Work to complete: Everything in the listing should be restated word for word.

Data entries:
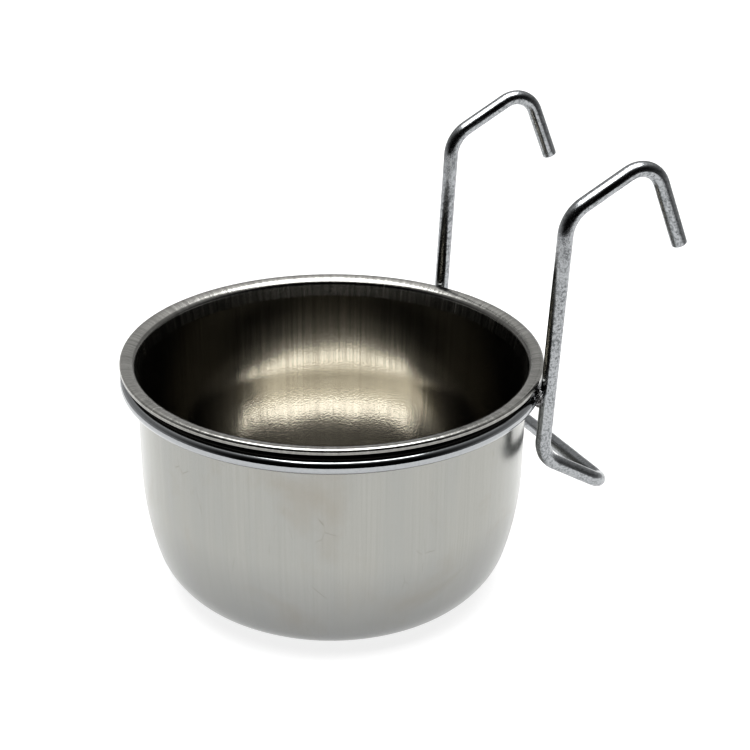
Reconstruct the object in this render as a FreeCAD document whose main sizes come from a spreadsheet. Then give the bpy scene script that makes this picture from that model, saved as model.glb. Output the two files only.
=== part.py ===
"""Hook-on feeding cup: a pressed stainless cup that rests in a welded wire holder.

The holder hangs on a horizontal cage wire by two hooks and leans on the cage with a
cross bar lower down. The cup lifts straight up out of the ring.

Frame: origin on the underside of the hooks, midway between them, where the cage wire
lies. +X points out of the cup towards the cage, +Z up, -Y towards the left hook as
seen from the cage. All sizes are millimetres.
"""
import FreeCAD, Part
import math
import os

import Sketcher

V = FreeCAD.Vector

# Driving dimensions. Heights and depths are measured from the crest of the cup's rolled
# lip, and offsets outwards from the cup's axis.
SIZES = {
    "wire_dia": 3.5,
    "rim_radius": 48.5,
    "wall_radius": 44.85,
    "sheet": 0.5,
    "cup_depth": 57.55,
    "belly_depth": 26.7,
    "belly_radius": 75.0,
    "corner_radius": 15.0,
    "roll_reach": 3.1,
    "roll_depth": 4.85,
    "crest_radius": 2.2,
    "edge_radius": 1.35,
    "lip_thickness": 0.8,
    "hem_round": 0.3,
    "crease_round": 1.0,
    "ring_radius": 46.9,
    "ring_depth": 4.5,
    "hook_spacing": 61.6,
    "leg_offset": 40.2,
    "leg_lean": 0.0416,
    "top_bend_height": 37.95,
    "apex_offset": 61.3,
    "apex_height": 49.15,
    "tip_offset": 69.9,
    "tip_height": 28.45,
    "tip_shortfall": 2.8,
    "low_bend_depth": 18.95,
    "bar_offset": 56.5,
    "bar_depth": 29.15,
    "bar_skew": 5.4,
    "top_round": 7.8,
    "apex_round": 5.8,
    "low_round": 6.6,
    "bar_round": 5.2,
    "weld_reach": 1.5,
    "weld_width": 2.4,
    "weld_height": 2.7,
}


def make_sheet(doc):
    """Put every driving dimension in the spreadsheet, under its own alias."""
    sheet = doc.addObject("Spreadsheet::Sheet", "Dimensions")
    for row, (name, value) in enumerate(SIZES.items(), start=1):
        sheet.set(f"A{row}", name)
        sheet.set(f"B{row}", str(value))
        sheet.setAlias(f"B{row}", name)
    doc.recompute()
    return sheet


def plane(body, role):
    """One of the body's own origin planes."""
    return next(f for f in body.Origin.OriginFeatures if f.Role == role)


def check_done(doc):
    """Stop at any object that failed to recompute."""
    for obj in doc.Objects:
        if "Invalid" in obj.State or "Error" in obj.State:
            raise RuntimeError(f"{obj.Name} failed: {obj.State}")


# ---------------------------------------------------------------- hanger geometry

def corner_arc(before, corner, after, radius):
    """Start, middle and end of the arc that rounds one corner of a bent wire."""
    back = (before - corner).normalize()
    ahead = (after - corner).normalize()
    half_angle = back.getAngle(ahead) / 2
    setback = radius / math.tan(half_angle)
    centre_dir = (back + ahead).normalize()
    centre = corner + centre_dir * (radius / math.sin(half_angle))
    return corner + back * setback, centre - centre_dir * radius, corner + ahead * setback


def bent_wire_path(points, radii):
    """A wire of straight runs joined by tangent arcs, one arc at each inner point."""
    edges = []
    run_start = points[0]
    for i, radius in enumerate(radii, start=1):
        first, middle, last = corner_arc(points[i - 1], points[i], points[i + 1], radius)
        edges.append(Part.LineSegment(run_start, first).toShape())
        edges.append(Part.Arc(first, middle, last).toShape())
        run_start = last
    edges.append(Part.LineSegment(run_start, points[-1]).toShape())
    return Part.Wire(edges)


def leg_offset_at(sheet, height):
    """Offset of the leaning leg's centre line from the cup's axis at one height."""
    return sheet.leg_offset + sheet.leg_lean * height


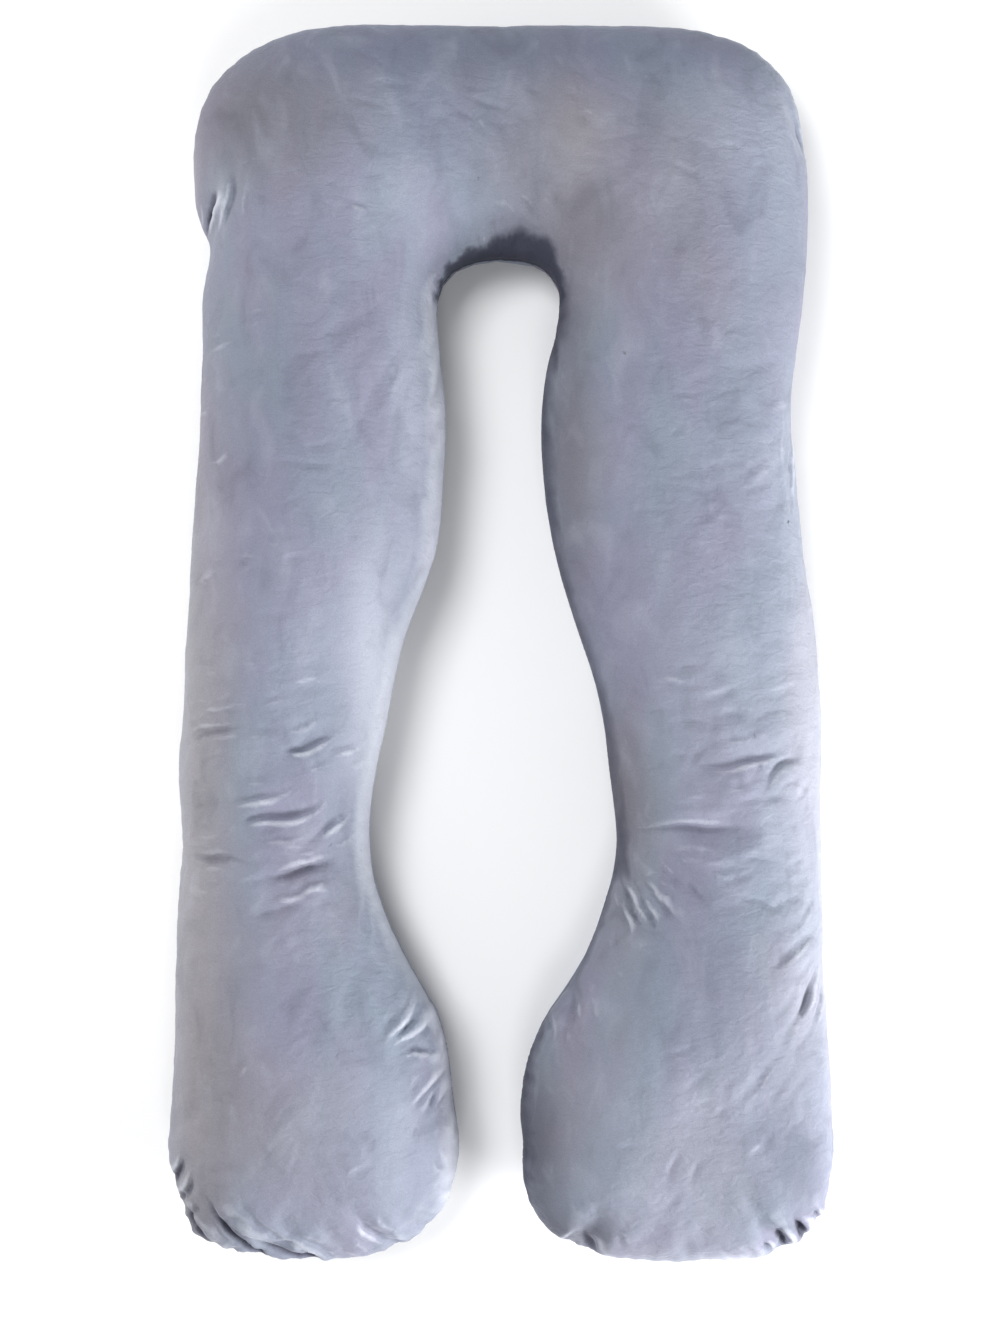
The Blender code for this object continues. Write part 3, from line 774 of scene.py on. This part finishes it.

Correct result:
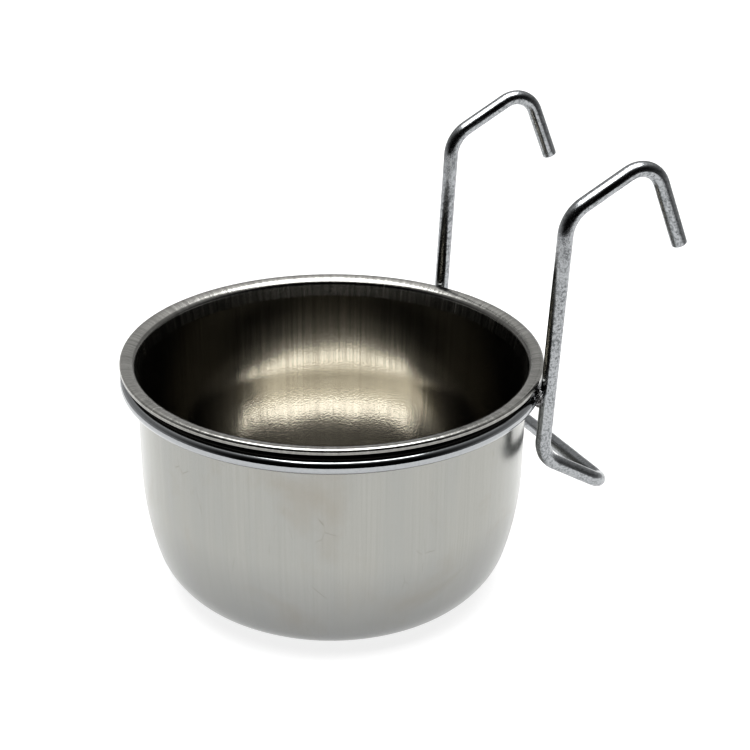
Reconstruct the object in this render as a FreeCAD document whose main sizes come from a spreadsheet. Then give the bpy scene script that makes this picture from that model, saved as model.glb. Output the two files only.
=== part.py ===
"""Hook-on feeding cup: a pressed stainless cup that rests in a welded wire holder.

The holder hangs on a horizontal cage wire by two hooks and leans on the cage with a
cross bar lower down. The cup lifts straight up out of the ring.

Frame: origin on the underside of the hooks, midway between them, where the cage wire
lies. +X points out of the cup towards the cage, +Z up, -Y towards the left hook as
seen from the cage. All sizes are millimetres.
"""
import FreeCAD, Part
import math
import os

import Sketcher

V = FreeCAD.Vector

# Driving dimensions. Heights and depths are measured from the crest of the cup's rolled
# lip, and offsets outwards from the cup's axis.
SIZES = {
    "wire_dia": 3.5,
    "rim_radius": 48.5,
    "wall_radius": 44.85,
    "sheet": 0.5,
    "cup_depth": 57.55,
    "belly_depth": 26.7,
    "belly_radius": 75.0,
    "corner_radius": 15.0,
    "roll_reach": 3.1,
    "roll_depth": 4.85,
    "crest_radius": 2.2,
    "edge_radius": 1.35,
    "lip_thickness": 0.8,
    "hem_round": 0.3,
    "crease_round": 1.0,
    "ring_radius": 46.9,
    "ring_depth": 4.5,
    "hook_spacing": 61.6,
    "leg_offset": 40.2,
    "leg_lean": 0.0416,
    "top_bend_height": 37.95,
    "apex_offset": 61.3,
    "apex_height": 49.15,
    "tip_offset": 69.9,
    "tip_height": 28.45,
    "tip_shortfall": 2.8,
    "low_bend_depth": 18.95,
    "bar_offset": 56.5,
    "bar_depth": 29.15,
    "bar_skew": 5.4,
    "top_round": 7.8,
    "apex_round": 5.8,
    "low_round": 6.6,
    "bar_round": 5.2,
    "weld_reach": 1.5,
    "weld_width": 2.4,
    "weld_height": 2.7,
}


def make_sheet(doc):
    """Put every driving dimension in the spreadsheet, under its own alias."""
    sheet = doc.addObject("Spreadsheet::Sheet", "Dimensions")
    for row, (name, value) in enumerate(SIZES.items(), start=1):
        sheet.set(f"A{row}", name)
        sheet.set(f"B{row}", str(value))
        sheet.setAlias(f"B{row}", name)
    doc.recompute()
    return sheet


def plane(body, role):
    """One of the body's own origin planes."""
    return next(f for f in body.Origin.OriginFeatures if f.Role == role)


def check_done(doc):
    """Stop at any object that failed to recompute."""
    for obj in doc.Objects:
        if "Invalid" in obj.State or "Error" in obj.State:
            raise RuntimeError(f"{obj.Name} failed: {obj.State}")


# ---------------------------------------------------------------- hanger geometry

def corner_arc(before, corner, after, radius):
    """Start, middle and end of the arc that rounds one corner of a bent wire."""
    back = (before - corner).normalize()
    ahead = (after - corner).normalize()
    half_angle = back.getAngle(ahead) / 2
    setback = radius / math.tan(half_angle)
    centre_dir = (back + ahead).normalize()
    centre = corner + centre_dir * (radius / math.sin(half_angle))
    return corner + back * setback, centre - centre_dir * radius, corner + ahead * setback


def bent_wire_path(points, radii):
    """A wire of straight runs joined by tangent arcs, one arc at each inner point."""
    edges = []
    run_start = points[0]
    for i, radius in enumerate(radii, start=1):
        first, middle, last = corner_arc(points[i - 1], points[i], points[i + 1], radius)
        edges.append(Part.LineSegment(run_start, first).toShape())
        edges.append(Part.Arc(first, middle, last).toShape())
        run_start = last
    edges.append(Part.LineSegment(run_start, points[-1]).toShape())
    return Part.Wire(edges)


def leg_offset_at(sheet, height):
    """Offset of the leaning leg's centre line from the cup's axis at one height."""
    return sheet.leg_offset + sheet.leg_lean * height


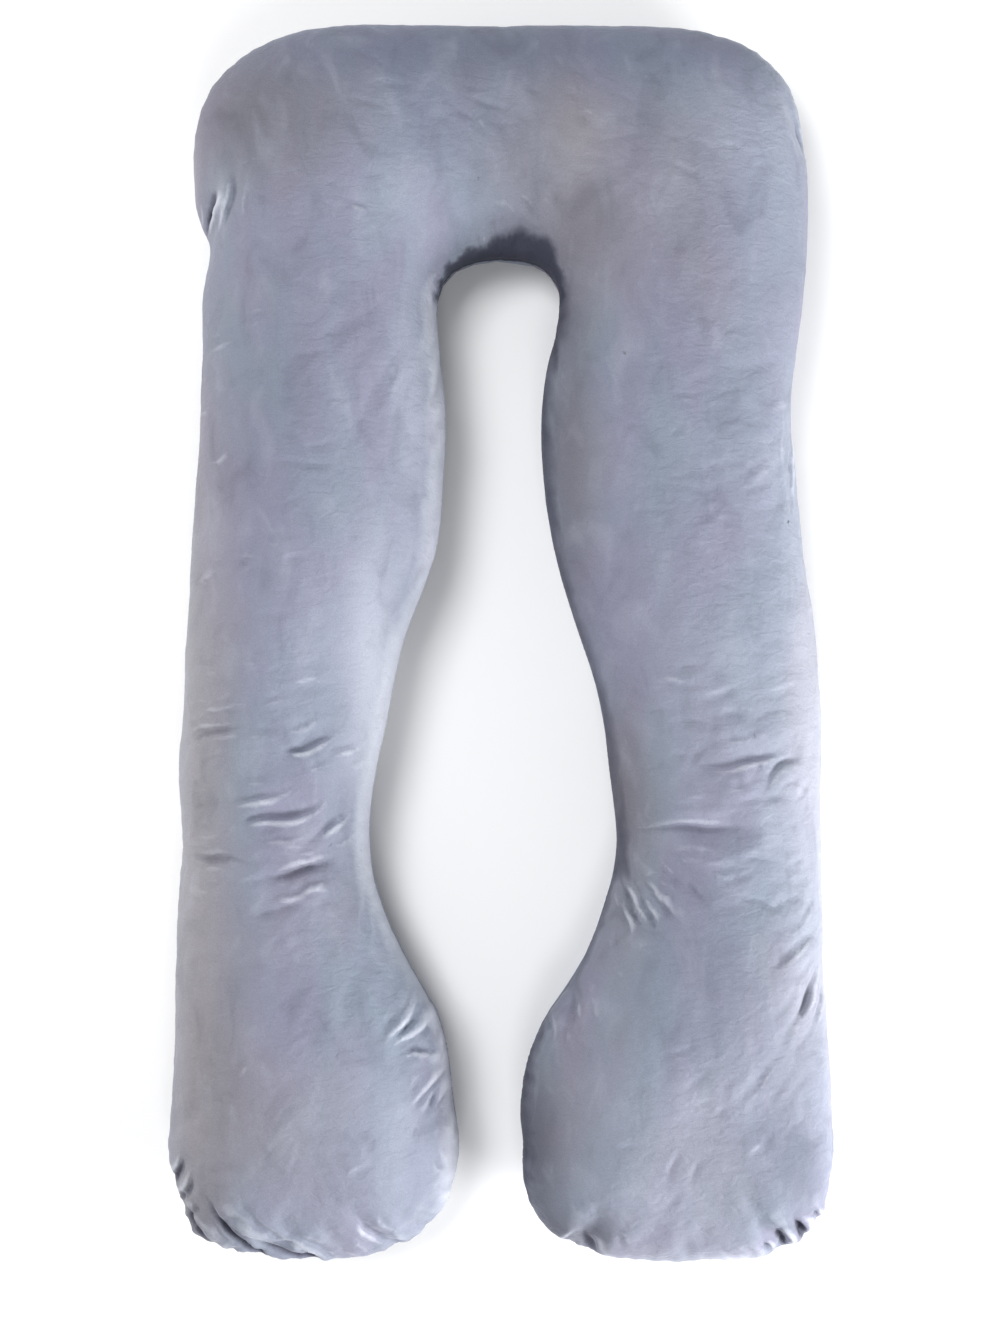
The Blender code for this object continues. Write part 3, from line 774 of scene.py on. This part finishes it.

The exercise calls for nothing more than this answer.